Jeff Huckaby, President, Gimmway Farms

“We started using all of Cal-Organic’s rotations and crops they were growing—lettuce, cauliflower, broccoli, radishes, etc.—and found good success in building a stronger, better organic program,” says Jeff Huckaby, President of the Bakersfield, CA-based company. “We have over 40,000 acres of organics today under the Cal-Organic label.”

The company has seen more and more mainstream retailers switching to organic, and sees the future of organic as being strong.

Vitalis April 2024

“We continue to buy more organic ground and convert it. We are big fans of buying premium ground that has grown really good conventional crops and setting it out for three years, and don’t farm it in transitional acreage,” Huckaby says. “We do composting and cover cropping and germinating for that three-year period so at the end, when certified, the soil is healthy and ready to go.”

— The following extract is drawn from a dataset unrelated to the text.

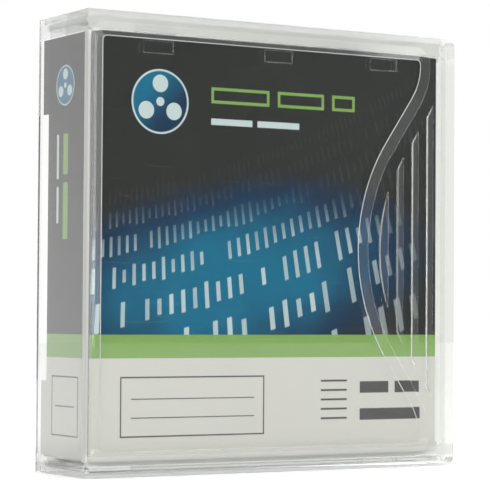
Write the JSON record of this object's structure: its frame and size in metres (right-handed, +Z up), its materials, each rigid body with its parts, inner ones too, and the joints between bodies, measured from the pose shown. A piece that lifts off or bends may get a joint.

Cal-Organic now has land in Washington, Georgia, Florida, Colorado and other key areas where it has long farmed in California.

There are challenges to doing things at such a high level.

“The cost to do organics is still higher due to the weed pressure and fertility programs that are required versus conventional,” Huckaby says. “While all the other processors and procedures are very similar, getting the fields completely weed-free so they are not competing with the crop you have in the ground when you don’t have herbicides to spray is very costly.”

Because of the costs involved to do what it needs to do from a fertility standpoint, organics will never be at the same price as conventional and Huckaby says that will hinder the growth of organics going forward.

Still, there’s a growing demand and many items are still taking off. Kale started to become big a few years ago and cauliflower is one of the latest organic items trending large.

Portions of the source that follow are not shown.